#### Requirement:
Your task is to extract every line from the material below exactly.

#### Provided material:
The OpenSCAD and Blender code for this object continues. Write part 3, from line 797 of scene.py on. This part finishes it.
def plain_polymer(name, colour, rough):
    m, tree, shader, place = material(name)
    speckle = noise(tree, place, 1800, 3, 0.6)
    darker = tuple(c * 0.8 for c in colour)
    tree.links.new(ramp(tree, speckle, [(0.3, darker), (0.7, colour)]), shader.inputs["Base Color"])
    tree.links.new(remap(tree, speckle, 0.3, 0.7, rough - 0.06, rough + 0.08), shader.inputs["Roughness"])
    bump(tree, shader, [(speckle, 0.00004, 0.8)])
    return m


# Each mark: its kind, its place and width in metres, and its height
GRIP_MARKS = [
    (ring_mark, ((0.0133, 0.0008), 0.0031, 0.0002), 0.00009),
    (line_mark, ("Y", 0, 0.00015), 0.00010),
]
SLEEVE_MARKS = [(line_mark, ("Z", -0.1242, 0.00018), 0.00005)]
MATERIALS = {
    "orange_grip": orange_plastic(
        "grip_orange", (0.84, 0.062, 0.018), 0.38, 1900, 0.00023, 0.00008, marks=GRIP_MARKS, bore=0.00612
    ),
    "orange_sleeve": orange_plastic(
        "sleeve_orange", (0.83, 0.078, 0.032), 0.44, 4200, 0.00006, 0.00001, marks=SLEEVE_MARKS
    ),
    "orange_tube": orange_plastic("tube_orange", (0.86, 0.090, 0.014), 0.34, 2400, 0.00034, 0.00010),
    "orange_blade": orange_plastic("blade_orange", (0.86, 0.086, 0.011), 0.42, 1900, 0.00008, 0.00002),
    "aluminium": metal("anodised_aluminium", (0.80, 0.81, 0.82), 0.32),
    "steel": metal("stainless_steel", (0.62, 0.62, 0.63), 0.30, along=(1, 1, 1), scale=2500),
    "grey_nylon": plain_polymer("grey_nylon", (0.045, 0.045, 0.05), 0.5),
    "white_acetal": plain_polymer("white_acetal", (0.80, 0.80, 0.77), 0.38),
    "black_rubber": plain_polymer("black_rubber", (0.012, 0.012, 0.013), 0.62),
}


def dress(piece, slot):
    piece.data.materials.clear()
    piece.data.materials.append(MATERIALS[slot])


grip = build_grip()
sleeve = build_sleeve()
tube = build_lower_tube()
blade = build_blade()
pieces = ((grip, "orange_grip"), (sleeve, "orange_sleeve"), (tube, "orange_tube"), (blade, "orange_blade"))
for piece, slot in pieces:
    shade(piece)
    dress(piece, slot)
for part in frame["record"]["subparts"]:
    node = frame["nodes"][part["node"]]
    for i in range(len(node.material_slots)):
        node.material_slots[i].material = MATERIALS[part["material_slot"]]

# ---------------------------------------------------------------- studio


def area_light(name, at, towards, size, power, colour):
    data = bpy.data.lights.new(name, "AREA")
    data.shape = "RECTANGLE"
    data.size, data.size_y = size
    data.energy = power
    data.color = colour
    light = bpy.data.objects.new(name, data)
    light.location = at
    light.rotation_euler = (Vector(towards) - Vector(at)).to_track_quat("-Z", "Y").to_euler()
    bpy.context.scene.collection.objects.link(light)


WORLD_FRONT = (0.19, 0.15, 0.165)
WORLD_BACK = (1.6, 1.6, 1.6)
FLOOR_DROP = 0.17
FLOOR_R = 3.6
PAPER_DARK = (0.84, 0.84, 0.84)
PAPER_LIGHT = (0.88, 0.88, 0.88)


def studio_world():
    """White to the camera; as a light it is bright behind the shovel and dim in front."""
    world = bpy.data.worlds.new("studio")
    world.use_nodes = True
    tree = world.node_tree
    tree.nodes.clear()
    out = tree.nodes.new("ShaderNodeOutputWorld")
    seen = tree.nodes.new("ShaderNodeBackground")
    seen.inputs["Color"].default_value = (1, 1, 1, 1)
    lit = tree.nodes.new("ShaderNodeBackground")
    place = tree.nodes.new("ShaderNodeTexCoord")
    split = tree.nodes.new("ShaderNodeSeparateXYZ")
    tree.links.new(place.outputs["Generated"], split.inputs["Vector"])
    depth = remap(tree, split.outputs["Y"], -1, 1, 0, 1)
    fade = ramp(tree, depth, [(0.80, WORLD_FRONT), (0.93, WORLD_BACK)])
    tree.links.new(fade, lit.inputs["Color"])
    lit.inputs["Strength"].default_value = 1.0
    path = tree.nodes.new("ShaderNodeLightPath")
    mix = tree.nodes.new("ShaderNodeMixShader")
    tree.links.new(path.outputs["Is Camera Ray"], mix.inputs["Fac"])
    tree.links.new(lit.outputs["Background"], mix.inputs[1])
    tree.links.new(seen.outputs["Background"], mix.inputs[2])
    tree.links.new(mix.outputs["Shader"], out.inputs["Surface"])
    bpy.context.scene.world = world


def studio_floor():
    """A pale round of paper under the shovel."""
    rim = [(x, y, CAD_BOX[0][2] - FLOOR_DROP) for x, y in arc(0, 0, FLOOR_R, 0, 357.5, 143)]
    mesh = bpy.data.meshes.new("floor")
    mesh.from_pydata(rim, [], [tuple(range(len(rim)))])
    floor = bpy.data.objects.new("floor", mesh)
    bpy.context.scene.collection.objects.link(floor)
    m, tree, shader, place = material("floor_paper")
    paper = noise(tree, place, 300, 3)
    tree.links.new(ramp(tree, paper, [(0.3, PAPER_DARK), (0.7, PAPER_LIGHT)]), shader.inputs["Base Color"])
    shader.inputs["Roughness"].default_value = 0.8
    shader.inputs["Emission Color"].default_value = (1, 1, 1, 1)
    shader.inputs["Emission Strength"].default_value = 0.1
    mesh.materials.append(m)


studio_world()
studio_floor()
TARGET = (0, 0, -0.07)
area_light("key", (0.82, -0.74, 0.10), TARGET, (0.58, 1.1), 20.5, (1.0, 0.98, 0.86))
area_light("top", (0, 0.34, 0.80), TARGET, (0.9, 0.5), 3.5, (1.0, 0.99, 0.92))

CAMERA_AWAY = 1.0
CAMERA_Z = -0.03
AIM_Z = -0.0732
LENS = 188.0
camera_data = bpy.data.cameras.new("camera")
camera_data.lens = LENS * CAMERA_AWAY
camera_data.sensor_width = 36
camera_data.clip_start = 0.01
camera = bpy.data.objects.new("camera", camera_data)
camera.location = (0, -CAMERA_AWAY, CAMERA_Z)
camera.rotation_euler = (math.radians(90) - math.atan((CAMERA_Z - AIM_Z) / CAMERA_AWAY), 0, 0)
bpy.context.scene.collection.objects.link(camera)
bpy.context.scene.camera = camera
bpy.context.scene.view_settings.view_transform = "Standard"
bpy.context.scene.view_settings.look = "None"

#### Task result:
The OpenSCAD and Blender code for this object continues. Write part 3, from line 797 of scene.py on. This part finishes it.
def plain_polymer(name, colour, rough):
    m, tree, shader, place = material(name)
    speckle = noise(tree, place, 1800, 3, 0.6)
    darker = tuple(c * 0.8 for c in colour)
    tree.links.new(ramp(tree, speckle, [(0.3, darker), (0.7, colour)]), shader.inputs["Base Color"])
    tree.links.new(remap(tree, speckle, 0.3, 0.7, rough - 0.06, rough + 0.08), shader.inputs["Roughness"])
    bump(tree, shader, [(speckle, 0.00004, 0.8)])
    return m


# Each mark: its kind, its place and width in metres, and its height
GRIP_MARKS = [
    (ring_mark, ((0.0133, 0.0008), 0.0031, 0.0002), 0.00009),
    (line_mark, ("Y", 0, 0.00015), 0.00010),
]
SLEEVE_MARKS = [(line_mark, ("Z", -0.1242, 0.00018), 0.00005)]
MATERIALS = {
    "orange_grip": orange_plastic(
        "grip_orange", (0.84, 0.062, 0.018), 0.38, 1900, 0.00023, 0.00008, marks=GRIP_MARKS, bore=0.00612
    ),
    "orange_sleeve": orange_plastic(
        "sleeve_orange", (0.83, 0.078, 0.032), 0.44, 4200, 0.00006, 0.00001, marks=SLEEVE_MARKS
    ),
    "orange_tube": orange_plastic("tube_orange", (0.86, 0.090, 0.014), 0.34, 2400, 0.00034, 0.00010),
    "orange_blade": orange_plastic("blade_orange", (0.86, 0.086, 0.011), 0.42, 1900, 0.00008, 0.00002),
    "aluminium": metal("anodised_aluminium", (0.80, 0.81, 0.82), 0.32),
    "steel": metal("stainless_steel", (0.62, 0.62, 0.63), 0.30, along=(1, 1, 1), scale=2500),
    "grey_nylon": plain_polymer("grey_nylon", (0.045, 0.045, 0.05), 0.5),
    "white_acetal": plain_polymer("white_acetal", (0.80, 0.80, 0.77), 0.38),
    "black_rubber": plain_polymer("black_rubber", (0.012, 0.012, 0.013), 0.62),
}


def dress(piece, slot):
    piece.data.materials.clear()
    piece.data.materials.append(MATERIALS[slot])


grip = build_grip()
sleeve = build_sleeve()
tube = build_lower_tube()
blade = build_blade()
pieces = ((grip, "orange_grip"), (sleeve, "orange_sleeve"), (tube, "orange_tube"), (blade, "orange_blade"))
for piece, slot in pieces:
    shade(piece)
    dress(piece, slot)
for part in frame["record"]["subparts"]:
    node = frame["nodes"][part["node"]]
    for i in range(len(node.material_slots)):
        node.material_slots[i].material = MATERIALS[part["material_slot"]]

# ---------------------------------------------------------------- studio


def area_light(name, at, towards, size, power, colour):
    data = bpy.data.lights.new(name, "AREA")
    data.shape = "RECTANGLE"
    data.size, data.size_y = size
    data.energy = power
    data.color = colour
    light = bpy.data.objects.new(name, data)
    light.location = at
    light.rotation_euler = (Vector(towards) - Vector(at)).to_track_quat("-Z", "Y").to_euler()
    bpy.context.scene.collection.objects.link(light)


WORLD_FRONT = (0.19, 0.15, 0.165)
WORLD_BACK = (1.6, 1.6, 1.6)
FLOOR_DROP = 0.17
FLOOR_R = 3.6
PAPER_DARK = (0.84, 0.84, 0.84)
PAPER_LIGHT = (0.88, 0.88, 0.88)


def studio_world():
    """White to the camera; as a light it is bright behind the shovel and dim in front."""
    world = bpy.data.worlds.new("studio")
    world.use_nodes = True
    tree = world.node_tree
    tree.nodes.clear()
    out = tree.nodes.new("ShaderNodeOutputWorld")
    seen = tree.nodes.new("ShaderNodeBackground")
    seen.inputs["Color"].default_value = (1, 1, 1, 1)
    lit = tree.nodes.new("ShaderNodeBackground")
    place = tree.nodes.new("ShaderNodeTexCoord")
    split = tree.nodes.new("ShaderNodeSeparateXYZ")
    tree.links.new(place.outputs["Generated"], split.inputs["Vector"])
    depth = remap(tree, split.outputs["Y"], -1, 1, 0, 1)
    fade = ramp(tree, depth, [(0.80, WORLD_FRONT), (0.93, WORLD_BACK)])
    tree.links.new(fade, lit.inputs["Color"])
    lit.inputs["Strength"].default_value = 1.0
    path = tree.nodes.new("ShaderNodeLightPath")
    mix = tree.nodes.new("ShaderNodeMixShader")
    tree.links.new(path.outputs["Is Camera Ray"], mix.inputs["Fac"])
    tree.links.new(lit.outputs["Background"], mix.inputs[1])
    tree.links.new(seen.outputs["Background"], mix.inputs[2])
    tree.links.new(mix.outputs["Shader"], out.inputs["Surface"])
    bpy.context.scene.world = world


def studio_floor():
    """A pale round of paper under the shovel."""
    rim = [(x, y, CAD_BOX[0][2] - FLOOR_DROP) for x, y in arc(0, 0, FLOOR_R, 0, 357.5, 143)]
    mesh = bpy.data.meshes.new("floor")
    mesh.from_pydata(rim, [], [tuple(range(len(rim)))])
    floor = bpy.data.objects.new("floor", mesh)
    bpy.context.scene.collection.objects.link(floor)
    m, tree, shader, place = material("floor_paper")
    paper = noise(tree, place, 300, 3)
    tree.links.new(ramp(tree, paper, [(0.3, PAPER_DARK), (0.7, PAPER_LIGHT)]), shader.inputs["Base Color"])
    shader.inputs["Roughness"].default_value = 0.8
    shader.inputs["Emission Color"].default_value = (1, 1, 1, 1)
    shader.inputs["Emission Strength"].default_value = 0.1
    mesh.materials.append(m)


studio_world()
studio_floor()
TARGET = (0, 0, -0.07)
area_light("key", (0.82, -0.74, 0.10), TARGET, (0.58, 1.1), 20.5, (1.0, 0.98, 0.86))
area_light("top", (0, 0.34, 0.80), TARGET, (0.9, 0.5), 3.5, (1.0, 0.99, 0.92))

CAMERA_AWAY = 1.0
CAMERA_Z = -0.03
AIM_Z = -0.0732
LENS = 188.0
camera_data = bpy.data.cameras.new("camera")
camera_data.lens = LENS * CAMERA_AWAY
camera_data.sensor_width = 36
camera_data.clip_start = 0.01
camera = bpy.data.objects.new("camera", camera_data)
camera.location = (0, -CAMERA_AWAY, CAMERA_Z)
camera.rotation_euler = (math.radians(90) - math.atan((CAMERA_Z - AIM_Z) / CAMERA_AWAY), 0, 0)
bpy.context.scene.collection.objects.link(camera)
bpy.context.scene.camera = camera
bpy.context.scene.view_settings.view_transform = "Standard"
bpy.context.scene.view_settings.look = "None"